The Philippines has also been the biggest supplier of seafarers worldwide, accounting for about 20 percent to 25 percent of the total around the world.
An official of the Department of Foreign Affairs (DFA) said officials are discussing what should be the best response to Kuwait’s suspension of entry and work visas for Filipinos.
The Kuwait Directorate General of Civil Aviation on May 10 ordered airport personnel to bar Filipinos from entering the country, except for those who are Kuwait residents.
The chairperson of Migrante, Arman Hernando, said the DFA and DMW must act swiftly to find out what the country’s alleged labor agreement violations are.
This is also a good time to see how both the Philippine and Kuwait are complying with agreements to protect migrant workers, Hernando said.
Kuwait hosts from 275,000 to 300,000 Filipinos, most of them household workers while some are in the hotel, restaurant, and healthcare industries, De Vega said.
The DFA said the Philippines remained committed to resolving bilateral issues “in an amicable manner.”
“In the case of Kuwait, we are confident that with our friendly relations and strong people-to-people links, we shall be able to find a mutually satisfactory solution that will take into account the need to provide maximum protection and access to justice for all our nationals working in the country,” the agency said.
The DMW issued a statement vowing to continue pursuing the track of labor diplomacy to ensure the welfare and safety of overseas Filipino workers (OFWs), while awaiting more details as to why the Kuwaiti government imposed the entry ban.
“We are working closely with the DFA and the Philippine Embassy in Kuwait in a unified, whole-of-government approach to the situation,” the agency said.
“We are also coordinating with our Philippine recruitment agencies, Filipino communities and leaders, and other stakeholders on how to address this development in the best interest of all concerned.”

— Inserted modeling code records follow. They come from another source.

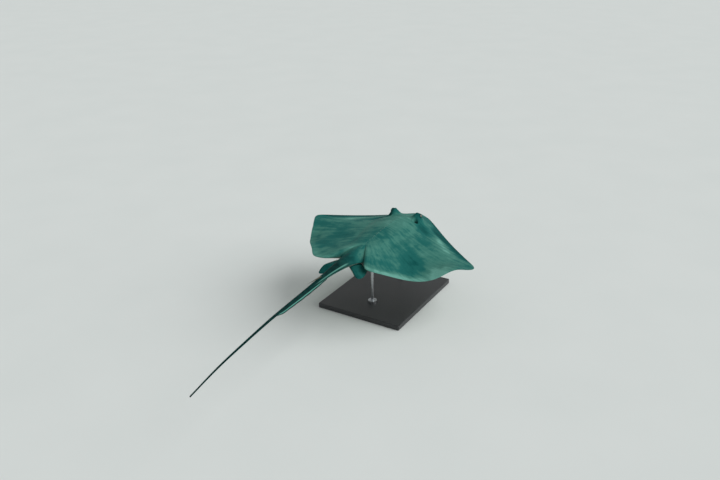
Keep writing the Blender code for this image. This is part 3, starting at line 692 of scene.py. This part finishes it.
def lid_opening(name, skin, centre, gaze, level, upright):
    """The space between the lids as a closed solid: the section swept round the opening's oval,
    its floor inside the eyeball and its mouth over the skin. Its marks are the nearest skin's."""
    turn = np.linspace(0.0, 2 * math.pi, 96 // SHARE_MADE + 1)[:-1]
    out, over = np.array(LID_SECTION).T[:, :, None]
    across = (LID_LONG + out) * np.cos(turn)
    above = (LID_SQUASH * LID_LONG + out) * np.sin(turn)
    ahead = np.sqrt((EYE_RADIUS + over)**2 - across**2 - above**2)
    rings = centre + across[..., None] * level + above[..., None] * upright + ahead[..., None] * gaze
    ends = centre + np.array([[EYE_RADIUS + LID_FLOOR], [ahead[-1].max() + LID_CEILING]]) * gaze
    numbers = stack_numbers(rings)
    faces = stack_faces(numbers[:, ::-1])
    faces += pole_faces(numbers[0], numbers.size, -1) + pole_faces(numbers[-1], numbers.size + 1, 1)
    points = np.concatenate([rings.reshape(-1, 3), ends])
    opening = make_piece(name, points, faces)
    places = np.empty(len(skin.data.vertices) * 3)
    skin.data.vertices.foreach_get("co", places)
    places = places.reshape(-1, 3)
    close = np.flatnonzero(((places - centre)**2).sum(axis=1) < 0.03**2)
    nearest = close[((points[:, None] - places[close])**2).sum(axis=2).argmin(axis=1)]
    marks = {title: values[nearest] for title, values in marks_of(skin).items()}
    rows, width = numbers.shape
    # the wall of the opening is painted dark towards the ball, as painted shade between lids and eye
    marks["hole_shade"] = np.append(np.repeat([0.9, 0.7, 0.4, 0.2] + [0.0] * (rows - 4), width), [0, 0])
    give_marks(opening, marks)
    return opening


skin = body_skin()
shaping = [(lobe, "UNION") for lobe in (pelvic_skin(1.0), pelvic_skin(-1.0), fold_skin())]
shaping += [(lid_opening("opening_" + side, skin, *eye), "DIFFERENCE")
            for side, eye in zip(("left", "right"), eye_frames())]
for shaper, operation in shaping:
    step = skin.modifiers.new("shape_" + shaper.name, "BOOLEAN")
    step.operation = operation
    step.solver = "MANIFOLD"
    step.object = shaper
    view = bpy.context.evaluated_depsgraph_get()
    shaped = bpy.data.meshes.new_from_object(skin.evaluated_get(view))
    skin.modifiers.clear()
    skin.data = shaped
    bpy.data.objects.remove(shaper)
    fill_seam_marks(skin)

# edges under a thousandth of a millimetre are slivers that the cuts leave
trim = bmesh.new()
trim.from_mesh(skin.data)
bmesh.ops.dissolve_degenerate(trim, dist=1e-6, edges=trim.edges)
trim.to_mesh(skin.data)
trim.free()

skin.data.name = "skin"
skin.data.shade_smooth()
skin.data.set_sharp_from_angle(angle=math.radians(50))


def linear(code):
    """An sRGB hex colour as linear RGBA."""
    value = np.array([int(code[k:k + 2], 16) for k in (1, 3, 5)]) / 255
    value = np.where(value <= 0.04045, value / 12.92, ((value + 0.055) / 1.055)**2.4)
    return (*value.tolist(), 1.0)


def add(tree, kind, inputs=(), out=0, **settings):
    """Adds a node with its settings and returns one output, or the node where out is None.
    Inputs pairs a socket with a value or with another node's output."""
    made = tree.nodes.new(kind)
    for name, value in settings.items():
        setattr(made, name, value)
    for socket, value in dict(inputs).items():
        if isinstance(value, bpy.types.NodeSocket):
            tree.links.new(value, made.inputs[socket])
        else:
            made.inputs[socket].default_value = value
    return made if out is None else made.outputs[out]


def feed(tree, shader, **patterns):
    """Links each pattern to the shader's socket of that name."""
    for socket, pattern in patterns.items():
        tree.links.new(pattern, shader.inputs[socket.replace("_", " ")])


def new_finish(name, roughness, **even):
    """A material with its Principled shader's even values set, ready for its pattern: returned
    with its tree, its shader and the place on the piece, in metres, that patterns read."""
    material = bpy.data.materials.new(name)
    material.use_nodes = True
    shader = material.node_tree.nodes["Principled BSDF"]
    shader.inputs["Roughness"].default_value = roughness
    for socket, value in even.items():
        shader.inputs[socket.replace("_", " ")].default_value = value
    place = add(material.node_tree, "ShaderNodeTexCoord", out="Object")
    return material, material.node_tree, shader, place


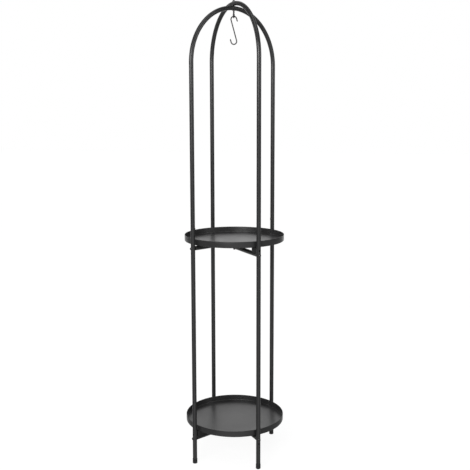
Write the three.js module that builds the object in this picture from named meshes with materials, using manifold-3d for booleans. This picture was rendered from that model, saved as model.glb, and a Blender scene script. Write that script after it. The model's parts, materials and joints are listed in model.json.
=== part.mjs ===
// Two-tier plant stand: two arches of round tube cross over one another and stand on four legs,
// two round trays rest on crossed bars between the legs, and a wire hook hangs under the crossing.
// Units are millimetres, +Z is up, and the origin is on the floor under the stand's upright axis.
import * as THREE from 'three';
import { mergeVertices } from 'three/addons/utils/BufferGeometryUtils.js';
import Module from 'manifold-3d';

const wasm = await Module();
wasm.setup();

// Driving dimensions
const TUBE_R = 7.5;               // outer radius of every frame tube
const WALL = 1.2;                 // tube wall thickness
const FIT = 0.3;                  // clearance between touching pieces
const LEG_RADIUS = 186.5;         // circle that the four leg axes stand on
const HALF_SPREAD = 37;           // degrees from the front direction to each front leg
const ARCH_TOP = 1590;            // top of the upper arch
const STACK = 2 * TUBE_R + FIT;   // height between two tubes that cross
const SEAM_Z = 838;               // where the arches plug into the legs
const TRAY_R = 175;               // outer radius of a tray
const TRAY_H = 21.5;              // height of a tray's rim
const TRAY_T = 1.5;               // tray sheet thickness
const TRAY_FILLET = 3.5;          // rounded corner between tray floor and rim
const UPPER_TRAY_Z = 772.5;       // underside of the upper tray
const LOWER_TRAY_Z = 115.5;       // underside of the lower tray
const BAR_DROP = 1.3;             // from a tray's underside to the top of the bar beneath it
const BOLT_R = 3;                 // M6 shanks
const BOLT_HOLE_R = 3.3;
const BOLT_GRIP = 18;             // length of a bolt inside its plug
const HEAD_R = 4.6;
const HEAD_H = 3.4;
const CENTRE_HEAD_H = 3;
const HEAD_GAP = 0.1;             // from a tube to the head of the screw in it
const PLUG_LENGTH = 22;
const SLEEVE_LENGTH = 70;
const SLEEVE_WALL = 1.4;
const JOINT_SCREW_R = 2;
const JOINT_SCREW_LENGTH = 4;
const JOINT_SCREW_HOLE_R = 2.3;
const JOINT_SCREW_DROP = 8;       // from the seam down to the joint screw
const JOINT_HEAD_R = 3.4;
const JOINT_HEAD_H = 2;
const RISER_LENGTH = 31;
const RISER_WIDTH = 12;
const RISER_OUTER = 177.5;        // outer end of a riser, measured from the axis
const RISER_BASE = 3;             // from the middle of a lower bar up to a riser's feet
const FOOT_R = 8.5;
const FOOT_H = 17;
const FOOT_FLOOR = 3;
const FOOT_ROUND = 3;             // rounded edge round the underside of a foot
const RIVET_BODY_R = 4.5;
const RIVET_HOLE_R = 4.8;
const RIVET_FLANGE_R = 6;
const RIVET_FLANGE_H = 0.8;
const RIVET_LENGTH = 10;
const RIVET_BORE_R = 3.2;
const RIVET_LIFT = 0.25;          // from the tube's crest to the rivet nut's flange
const BOLT_TOP_Z = 1602;          // upper end of the eye bolt
const RING_OUTER_R = 9;           // eye of the eye bolt
const RING_WIRE_R = 2.25;
const RING_BOTTOM_Z = 1533.7;
const RING_GAP = 0.15;            // between the eye and the hook that hangs in it
const HOOK_WIRE_R = 2;
const HOOK_BEND_R = 9.75;
const HOOK_BEND_SPACING = 73.6;   // height between the centres of the hook's two bends
const HOOK_FLARE = 16;            // degrees that each free end leans outwards
const HOOK_TIP_LENGTH = 11;
const HOOK_BEND_STEPS = 9;
const HOOK_SIDES = 8;
const TUBE_SIDES = 12;
const SMALL_SIDES = 10;
const TRAY_SIDES = 56;
const BEND_STEPS = 23;            // an odd number, so that the crest is a short flat

const innerR = TUBE_R - WALL;
const archCentreOver = ARCH_TOP - TUBE_R;
const archCentreUnder = archCentreOver - STACK;
const legInnerFace = LEG_RADIUS - TUBE_R;
const barHalf = legInnerFace - FIT;
const barTopZ = { upper: UPPER_TRAY_Z - BAR_DROP, lower: LOWER_TRAY_Z - BAR_DROP };
const barOverZ = { upper: barTopZ.upper - TUBE_R, lower: barTopZ.lower - TUBE_R };
const barUnderZ = { upper: barOverZ.upper - STACK, lower: barOverZ.lower - STACK };
const screwZ = SEAM_Z - JOINT_SCREW_DROP;
const boltX = LEG_RADIUS + TUBE_R + HEAD_GAP;
const boltLength = 2 * TUBE_R + FIT + BOLT_GRIP;
const drillReach = TUBE_R + 3;    // half the length of a drill that passes right through a tube

const coat = { color: 0x3a3a3c, roughness: 0.5, metalness: 0.25 };
const trayCoat = { color: 0x454547, roughness: 0.42, metalness: 0.3 };
const plastic = { color: 0x1b1b1c, roughness: 0.7, metalness: 0 };
const blackSteel = { color: 0x2c2c2e, roughness: 0.4, metalness: 0.6 };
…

The DMW urged Kuwait-bound workers to contact its National Reintegration Center for OFWs.
Kabayan Rep. Ron Salo, chairman of the House of Representatives committee on overseas workers affairs, demanded an explanation from DMW Secretary Maria Susana Ople as to what violation had triggered Kuwait’s action.
News outlet Kuwaiti Times reported that according to the Ministry of the Interior of Kuwait, the suspension reportedly was due to the Philippines having not “complied with the provisions of the labor agreement between the two countries.”
“I am calling on the Department of Migrant Workers (DMW) to immediately seek clarification on this alleged violation,” Salo said in a statement Friday.
“We need to find out what exactly is the violation so we can immediately take the appropriate action in addressing the same for the welfare of our OFWs already in Kuwait and those expecting to be deployed there,” Salo added.
He also appealed to the DMW to establish an office within the department specifically tasked with engaging concerned officials of other countries on the implementation of the country’s bilateral agreements. So that the Philippines is not “blindsided by sudden impositions like this.”